Las sombras de la impunidad



Antes de 1968 ya existía una sociedad con prácticas corruptas: botellas en la Asamblea Nacional, licitaciones con sobreprecios y favoritismo gubernamental, y un Órgano Judicial que no era símbolo de transparencia. Cuando tumbaron al Dr. Arnulfo Arias en 1968, las hordas miliares, encabezadas por Boris Martínez y Omar Torrijos, inicialmente argumentaron que el golpe tenía como propósito erradicar la corrupción.

Metieron en la cárcel por algunos días a chivos expiatorios como Jaén Ocaña y Altamirano Duque. Sin embargo, a los pocos meses los nuevos gobernantes iniciaron una gran orgía de millones, atracando a diestra y siniestra el erario, amparados en el uniforme verde olivo. Frente a este panorama, la corrupción del antiguo régimen parecía una travesura de novatos.

Asesorados por Ardito Barletta, los jefes militares y sus secuaces empezaron a pedir empréstitos por sumas astronómicas, lo que les permitió, a través de cobros de “comisiones” y desfalcos descarados, vivir como el rey Midas. Los negociados de Tránsit, el Programa Colectivo de Viviendas de la Caja de Seguro Social, Cofina y los casinos, así como el enriquecimiento ilícito proveniente de los tráficos de personas, armas, drogas, mercaderías y otros artículos, convirtieron al régimen militar encabezado por Omar, Paredes y Noriega en una gran cueva de Alí Babá.

Tras el desalojo de la dictadura, en 1989, la Dirección de Responsabilidad Patrimonial de la Contraloría General de la República cauteló algunos bienes que posteriormente fueron liberados. El Ministerio Público también cauteló algunos activos de Noriega, probablemente el único a quien se le aplicaron medidas de expropiación. Sin embargo, no pasó mucho tiempo antes de que estas medidas fuesen revocadas.

El triunfo del PRD, en 1994 y 2004, trajo de vuelta a los beneficiarios de la dictadura, quienes no tardaron en poner en práctica las mismas fechorías iniciadas en tiempos de Omar. El origen de muchas fortunas mal habidas se fue olvidando en las sombras de la impunidad y los grandes beneficiarios de la corrupción castrense pasaron a ser prohombres respetables en tiempos de democracia. Descaradamente, adoptaron el discurso de la probidad, la inocencia y la entrega al bienestar ciudadano.

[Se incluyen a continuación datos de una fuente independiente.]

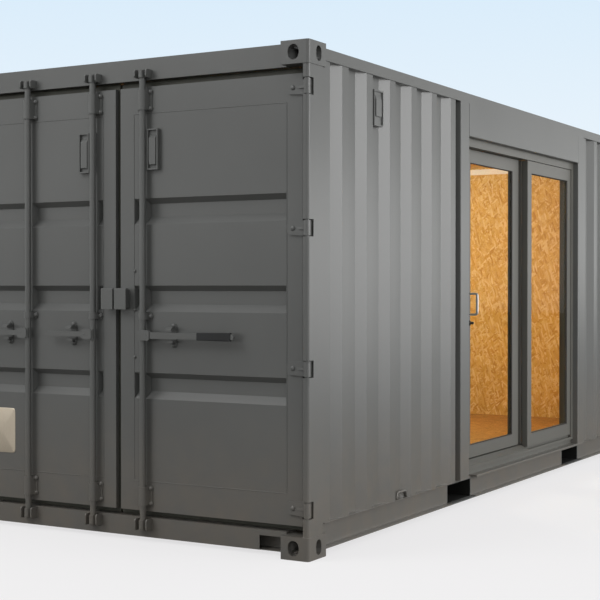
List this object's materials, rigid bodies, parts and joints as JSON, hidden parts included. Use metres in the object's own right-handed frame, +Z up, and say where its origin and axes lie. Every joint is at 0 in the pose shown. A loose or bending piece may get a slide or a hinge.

Con el arribo al poder del panameñismo en 2014, la opinión generalizada era que la corrupción se controlaría y a los corruptos de los gobiernos anteriores les caería todo el peso de la ley. Sin embargo, pareciera que las esperanzas de acabar con la impunidad se pierden en medio de una realidad cada vez más cruda.

No se ha perseguido a ningún delincuente de cuello blanco de la época militar. Antes bien, los rateros de la dictadura se pasean orondos por la geografía del país, disfrutando de sus fortunas mal habidas.

Los expresidentes y políticos del período castrense reciben honores como si fueran hombres correctos. Uno, en particular, que abandonó el cargo arguyendo “dolor de garganta”, ha desarrollado ahora tales habilidades lingüísticas que le merecieron el ingreso en la Academia Panameña de la Lengua.

Lo acompaña en esa antes respetada organización un sujeto que, siendo embajador en un país del sur, vendía autos exonerados a narcomafiosos. Hoy, los medios de comunicación tienen en semejante impostor a su principal comentarista para temas internacionales.

Los violadores de derechos humanos están escondidos o convenientemente se han transformado en “pastores” de cultos religiosos. Al único condenado de la dictadura se le acaba de conceder un depósito domiciliario, para que en el cálido ambiente hogareño pase cómodamente lo que le queda de vida, mientras las osamentas de la gente que mató aún no aparecen porque a Noriega no le da la gana de decir qué hizo con los huesos del padre Gallego, la cabeza de Hugo Spadafora y los restos de sus otras víctimas.

Hoy, la corrupción se ha generalizado a todos los órganos del Estado y la crisis de credibilidad toca las altas esferas del poder ejecutivo. Las supuestas investigaciones por casos de corrupción no son más que el parto de los montes (mucho ruido y ninguna consecuencia).

Como no hay ningún ente estatal que efectivamente persiga a los corruptos, la impunidad se mantiene en su cenit. Semejante situación propicia mayores niveles de corrupción. Eso es, precisamente, lo que nos espera en las próximas décadas si no aplican con urgencia medidas contra la impunidad.